On February 18, Osaka Prefecture announced that the amendment bill of the Accommodation Tax System in Osaka had obtained approval from the Japanese Minister of General Affairs. Therefore, Osaka Prefecture will partially amend the Accommodation Tax Regulations, including raising the tax rate. It is expected to bring in approximately 8 billion Japanese yen (about $54 million) in revenue.

The starting point for collecting the accommodation tax will be reduced from the previous 7,000 Japanese yen (about $47.42) to 5,000 Japanese yen (about $33.87), with an increase in the tax rate.

For example, for accommodation fees per night ranging from 5,000 to 15,000 Japanese yen, the tax would be raised from 100 to 200 Japanese yen; for fees of 15,000 to 20,000 Japanese yen, the tax would go from 200 to 400 Japanese yen; and for fees exceeding 20,000 Japanese yen, the tax would increase from 300 to 500 Japanese yen.

The amended regulations will come into effect on September 1, 2025.

Kyoto, a neighboring city of Osaka in Japan, plans to increase its accommodation tax higher than Osaka. The city intends to raise the accommodation tax from the current 200 to 1,000 Japanese yen per night (approximately $1.35 to $6.77) to a maximum of 10,000 Japanese yen (approximately $67.70). If the plan is realized, the revenue from the accommodation tax is expected to more than double, reaching about 12.6 billion Japanese yen (about $85 million).

The revised ordinance has been submitted to the city council last month, and once approved, it will take effect on March 1, 2026, after consulting with the Minister of General Affairs.

Post-pandemic, many tourists are returning to travel destinations worldwide. Numerous destinations are facing over-tourism issues with overcrowded transportation, lack of restroom facilities, increased littering, noise pollution, and illegal parking problems. Due to overcrowding, some tourist destinations have decided to levy tourism taxes, while others have raised existing tourism taxes.

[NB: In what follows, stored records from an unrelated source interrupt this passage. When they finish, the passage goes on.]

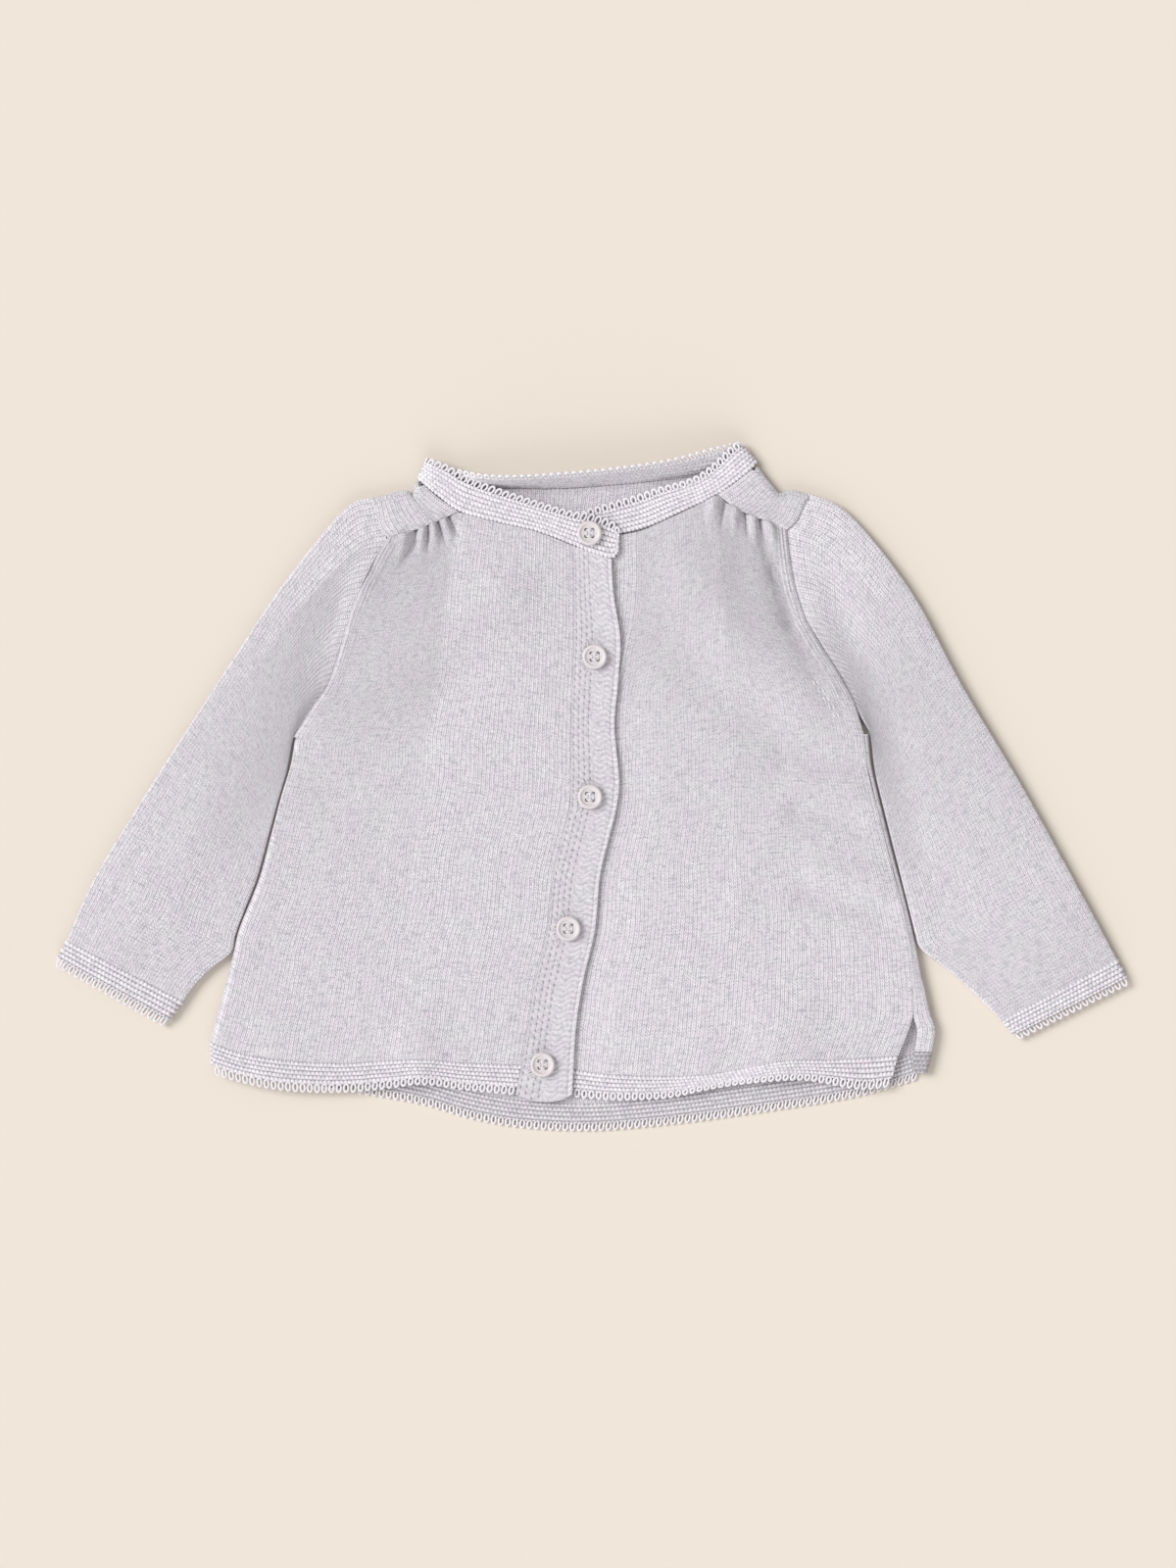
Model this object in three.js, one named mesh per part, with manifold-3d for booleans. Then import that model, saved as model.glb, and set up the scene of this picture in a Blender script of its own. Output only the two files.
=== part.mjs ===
// A baby's knitted cardigan, buttoned up and laid flat on its back, in millimetres.
// +X runs to the right as it is seen from above, +Y to the neck and +Z up from the table.
// "Left" and "right" are as seen from above. The left front lies over the right one.
import * as THREE from "three";
import { mergeVertices } from "three/addons/utils/BufferGeometryUtils.js";
import Module from "manifold-3d";

// Driving sizes
const CLOTH = 1.2; // thickness of the knit
const HALF_CLOTH = CLOTH / 2;
const SEAM_TRIM = 0.3; // each piece stops this far short of its seam line
const RIDGE = 0.4; // how far a garter or rib ridge stands out
const GARTER_ROWS = 10; // two rows for each of the five garter ridges of a band

// Heights of the middle of the cloth above the table
const BACK_Z = 0.6;
const UNDER_Z = 2.3; // the underlap and the right front beside it
const FRONT_Z = 4.3; // the fronts and the placket
const SLEEVE_Z = 3.8; // the upper layer of a sleeve
const UNDERLAP_RAMP = 20; // width over which the right front rises from UNDER_Z to FRONT_Z

// Side folds
const TUCK = 2.0; // how far the lower layer lies inside the edge that shows
const FOLD_STEPS = 4; // faces round half a turn
const UNDER_REACH = 9; // how far the left front wraps under, at the hem
const UNDER_SEAM_GAP = 0.4;
const SLEEVE_CLEAR = 1.5; // between a sleeve's inner edge and the side of the body

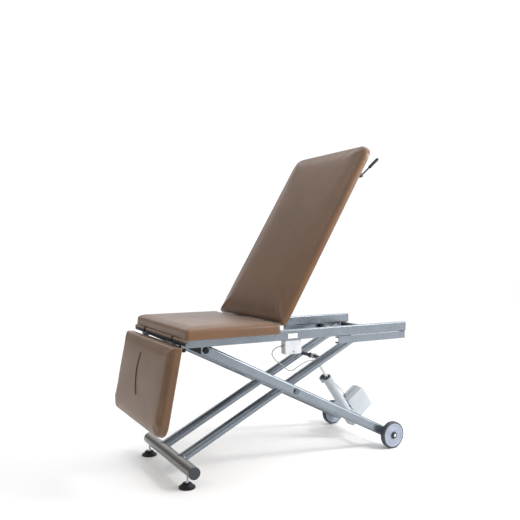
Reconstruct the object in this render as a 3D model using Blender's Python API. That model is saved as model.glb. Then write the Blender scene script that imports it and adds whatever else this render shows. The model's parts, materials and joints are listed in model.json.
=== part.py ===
"""Height-adjustable examination couch: scissor frame, three-section top, actuator and gas spring.

Metres, +Z up. X runs from the foot pads (X = 0) to the wheels, the near side is -Y.
The last lines move the whole couch so that the origin is the bottom centre of its box.
"""

import math

import bmesh
import bpy
from mathutils import Matrix, Vector

CLEAR = 0.0003
BORE_HALF = 0.05
EDGE = 0.002
ROUND = 32
SMALL_ROUND = 24
SHARP_ANGLE = math.radians(35)
SIDES = (("near", -1), ("far", 1))

# Foot pads and levelling spindles
PAD_Y = 0.2685
BALL_Z = 0.022
BALL_R = 0.008
SOCKET_R = 0.0083
SOCKET_MOUTH = math.radians(30)
SOCKET_START = math.radians(-86)
BALL_STEPS = 6
BALL_BOTTOM = math.pi - 0.1
PAD_PROFILE = ((0.012, 0.0262), (0.020, 0.0245), (0.025, 0.019), (0.030, 0.012),
               (0.0385, 0.0085), (0.040, 0.0072), (0.040, 0.001), (0.039, 0.0))
SPINDLE_TILT = math.radians(16.47)
SPINDLE_NECK_R = 0.004
SPINDLE_R = 0.006
NECK_END = 0.010
NUT_START = 0.0215
NUT_END = 0.0295
NUT_R = 0.0105

# Foot bar
BAR_X = 0.017
BAR_Z = 0.0795
BAR_R = 0.030
BAR_WALL = 0.003
BAR_HALF = 0.316
BAR_CAP_END = 0.3207
BAR_CAP_PLUG = 0.300
BAR_CAP_EDGE = 0.0012

# Scissor
ARM_ANGLE = math.radians(26.31)
PIVOT_X = 0.625
PIVOT_Z = 0.384
PIN_REACH = 0.580
AXLE_REACH = 0.6972
INNER_Y = 0.120
INNER_R = 0.024
INNER_WALL = 0.0025
INNER_FOOT_REACH = 0.690
INNER_TOP_EXTRA = 0.025
ARM_IN = 0.2225
ARM_OUT = 0.2525
ARM_HALF_HEIGHT = 0.0275
ARM_WALL = 0.0025
ARM_CORNER = 0.0135
ARM_END_EXTRA = 0.022
ARM_OPEN_EXTRA = 0.075
ARM_CUT_X = 0.0808
ARM_CUT_Y = (0.2, 0.3)
ARM_CUT_Z = (0.5, 0.8)
CAP_OUTLINE = ((0.0805, 0.6243), (0.0805, 0.6830), (0.046, 0.6830), (0.0123, 0.6620),
               (0.0123, 0.6580))
PIVOT_SHAFT_R = 0.010
PIVOT_HEAD_R = 0.0155
PIVOT_HEAD_END = 0.2608
CROSS_BAR_REACH = 0.295
CROSS_BAR_R = 0.0105
MOUNT_REACH = 0.6013
MOUNT_BAR_R = 0.0125
ROLLER_AXLE_R = 0.008
ROLLER_AXLE_END = 0.2797
ROLLER_R = 0.016
ROLLER_IN = 0.258
ROLLER_OUT = 0.2775

# Wheels
WHEEL_AXLE_R = 0.010
WHEEL_AXLE_HEAD_R = 0.0135
WHEEL_IN = 0.2713
WHEEL_OUT = 0.3013
DISC_R = 0.0655
TYRE_R = 0.075
TYRE_SHOULDER = 0.005
TYRE_EDGE = 0.0015
TYRE_EDGE_Y = 0.0018
RIM_R = 0.0575
RIM_BEVEL_R = 0.0555
DISC_SINK_IN = 0.003
DISC_SINK_OUT = 0.002
HUB_R = 0.017
AXLE_HEAD_END = 0.309

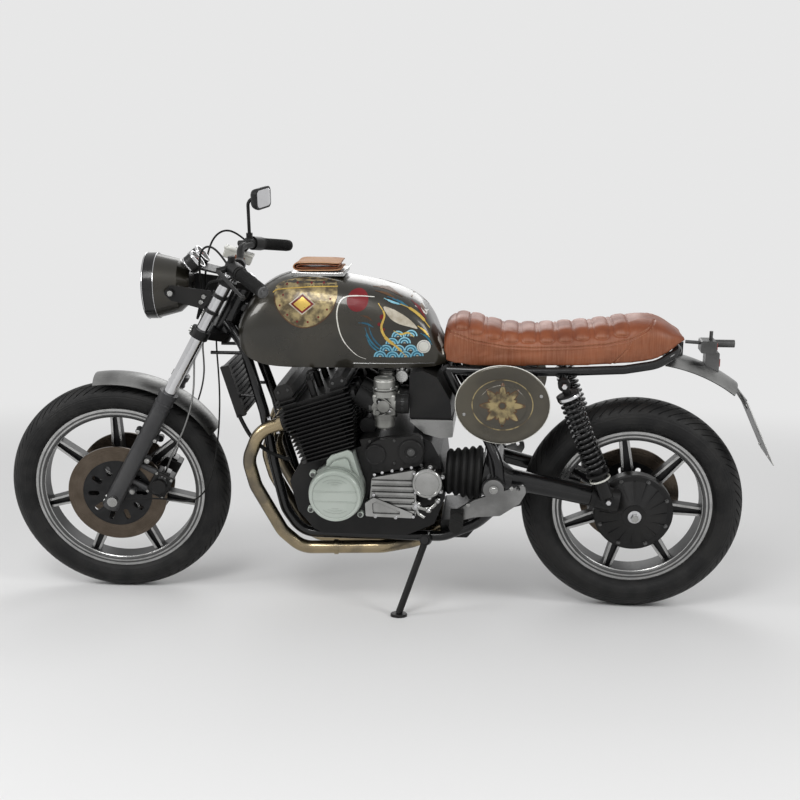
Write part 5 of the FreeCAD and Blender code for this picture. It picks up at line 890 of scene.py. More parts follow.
def addTyres():
    for node, (*sizes, body, where) in tyreSizes.items():
        rubber = frame["nodes"][node].data.materials[0]
        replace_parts(addPiece(node + "_tread", [tyreForm(*sizes)], rubber, body, where, 50), node)


addTyres()
print("tyres made")

# Seat: a padded cover over the plain cushion. The cloth is in metres, rolls and seams in millimetres.
seatLook = {"voxel": 0.005, "smoothTimes": 4, "shrink": 0.0025, "pressure": 4.0, "stiffness": 60,
            "bending": 8,
            "steps": 20, "heldFacing": -0.5, "give": 0.006, "rollHalf": 20.5, "rollCorner": 12.0,
            "rollBulge": 4.5,
            "rollSteep": 2.2, "sewnDepth": 2.4, "sewnWidth": 2.0, "rollsFrom": 790, "rollsFacing": -0.25,
            "seamDepth": 2.0, "seamWidth": 1.6, "seamFrom": 40, "seamReach": 9, "lipHeight": 0.9,
            "lipPlace": 4.5,
            "lipWidth": 2.2, "stitchGap": 6.5, "stitchBeside": 3.6, "stitchHalf": 1.9, "thread": 0.55}
seatRolls = [(-272, 858), (-314, 842), (-364, 829), (-411, 822), (-459, 823), (-510, 823), (-561, 826),
             (-606, 833),
             (-660, 837), (-713, 845)]
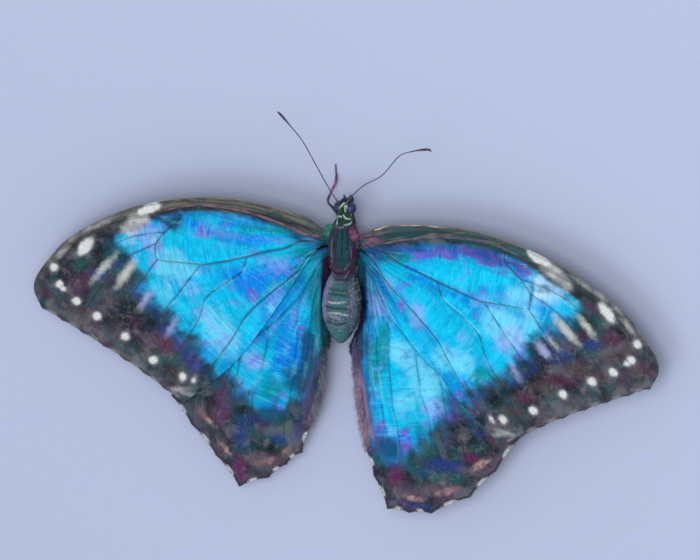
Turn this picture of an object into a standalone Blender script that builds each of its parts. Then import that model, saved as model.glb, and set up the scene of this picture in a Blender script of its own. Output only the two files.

Across the globe, including countries like Japan, 25 countries and regions have implemented tourism taxes. The collected funds are primarily used for maintaining tourism infrastructure, such as improving roads, public transportation services, and escalator facilities.

Barcelona, the capital of Catalonia in Spain, began levying regional tourism taxes and city surcharges as early as 2012. On April 1, 2023, the city increased the city tax to 2.75 euros, rising to 3.25 euros on April 1, 2024. Valencia, the third-largest city in Spain, has also been collecting tourism tax since 2024, imposing it on all guests staying in accommodations, including hotels, inns, apartments, and campsites.

Orio, a city in Portugal, started collecting tourism taxes in 2023. During the peak season from April to October, visitors are required to pay 2 euros per night, while it is 1 euro from November to March.

Venice, Italy, faced an influx of tourists in the summer of 2023, leading to the introduction of a tourism tax for day-trippers starting in 2024.

Austria levies accommodation taxes on visitors, but the regulations vary among states. In Vienna and Salzburg, each visitor must pay a 3.02% hotel tax.

Belgium’s tourism tax is included in hotel room prices, generally around 7.5 euros.

France adds a tourism tax to hotel room rates, ranging from 0.2 to 4 euros per night.

Starting in 2024, the European Union introduced the European Travel Information and Authorization System (ETIAS), with an application fee of 7 euros per person (approximately $7.60) (those under 18 or over 70 are exempted from applying).

Bhutan imposes a relatively high tourism tax, with a daily tourist tax of 228 euros during the peak season.

Additionally, countries like the United States, Germany, Greece, Hungary, Bulgaria, Caribbean islands, Croatia, Czech Republic, Indonesia, Malaysia, New Zealand, Netherlands, Portugal, Slovenia, Switzerland, and others also have implemented tourism taxes.